Will technology change publishing in the same way it has changed the music business? Hard to say and opinions vary widely, but I know this much, it is very difficult to find a working musician who will tell you that it isn’t much harder to make it now than it was ten years ago. In the world of books we have always had editors, newspaper reviewers and bookstore owners and together they functioned as a sort of filtering mechanism. The work you held in your hand when you hit the bookstore had to make it past a number of critical eyes before you got the opportunity to buy it and ultimately pass judgment on it for yourself. And the fact is that those critical eyes generally belonged to someone who could have made a lot more money doing something else but they did what they did, at least in part, because they loved it. Now, though, editors are under increasing pressure to find the next blockbuster, which is very different than finding good stuff that’s worth printing, newspapers are going the way of the dinosaur, and most bookstores are owned by conglomerates and the buying decisions are made by a computer.

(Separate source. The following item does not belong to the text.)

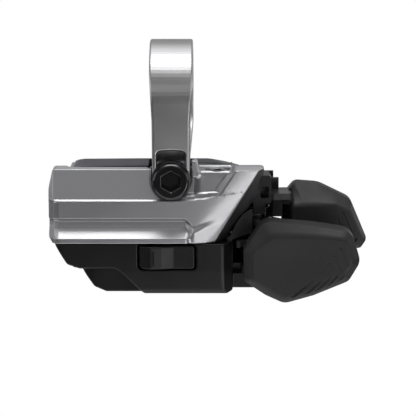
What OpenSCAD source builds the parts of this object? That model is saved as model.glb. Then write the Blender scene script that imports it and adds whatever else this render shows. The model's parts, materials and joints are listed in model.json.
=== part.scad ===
// Wireless shift switch for the right side of a flat handlebar.
// Millimetres. The origin is the centre of the handlebar clamp bore, X runs along the bar
// towards the grip, Y points away from the rider and Z is up.

/* [Handlebar clamp] */
// Diameter of the handlebar that the band grips
bar_d = 22.2; // [22.2:0.1:24]
// Thickness of the band round the bar
band_t = 2.55; // [2.4:0.05:3.4]
// Width of the band over the top and the rear
band_w = 10.1; // [9:0.1:12]
// Width of the band at its ears
ear_w = 8.6; // [8:0.1:9]
// Distance from the bar's centre down to the clamp bolt
bolt_drop = 18.06; // [17.6:0.02:19]
// Thread diameter of the clamp bolt
bolt_d = 5; // [4:0.5:5]
// Head diameter of the clamp bolt
bolt_head_d = 8.46; // [7.5:0.02:8.8]
// Head height of the clamp bolt
bolt_head_h = 3.6; // [3:0.1:4]
// Width across the flats of the bolt's hexagon socket
bolt_hex = 4; // [3:0.5:4]
// Thickness of the ears behind the bolt's head
ear_t = 2.4; // [2:0.1:3]
// Width of the lug between the two ears, along the bolt
lug_t = 5; // [4:0.1:6]

/* [Upper housing] */
// Distance from the bar's centre down to the top of the housing
deck_drop = 15; // [14.8:0.1:16]
// Distance from the bar's centre to the left end
body_left = 28.8; // [27:0.1:32]
// Distance from the bar's centre to the right end of the roof
body_right = 21.7; // [21.4:0.1:22.5]
// Distance from the bar's centre to the flat front band
front_out = 11.4; // [11.2:0.1:12.5]
// Distance from the bar's centre to the rear wall
rear_out = 11; // [10.8:0.1:12]
// Height of the upper housing, roof to parting line
upper_h = 18.1; // [17.8:0.1:19]
// Wall thickness of both housings
wall = 1.6; // [1.2:0.1:1.8]
// Depth of the groove under the front band
groove_depth = 1.1; // [0.6:0.1:1.5]
// How far the rolled shoulder stands out past the front band
shoulder_out = 0.6; // [0.3:0.1:1]
// Lean of the upper front facet, top to bottom
facet_lean = 2.2; // [1.5:0.1:2.6]
// Diameter of the round recess in the boss beside the clamp
boss_bore_d = 6.2; // [5:0.1:6.6]

/* [Lower housing] */
// Height of the lower housing, parting line to underside
lower_h = 12.4; // [12:0.1:14]
// Distance the lower front stands back from the shoulder
lower_inset = 0.5; // [0.3:0.1:1]
// Diameter of the coin cell
cell_d = 16; // [16:0.1:16.4]
// Thickness of the coin cell
cell_h = 3.2; // [2.5:0.1:3.2]
// Clearance round the coin cell
cell_gap = 0.3; // [0.2:0.05:0.5]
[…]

As a reader, and I spend more money in bookstores than any sane person ought to, I don’t think the direction we are going in is good. I don’t want my choices limited to what is currently fashionable, but I don’t want to have to wade through a river of dreck to find one good book, either. As a writer I think my friend, the one who writes for himself, might be on to something. In the end, I have to be satisfied with my own opinion of whether or not I came close to hitting what I was aiming at, or not.
Herman Melville, rest in peace. They hardly knew ye.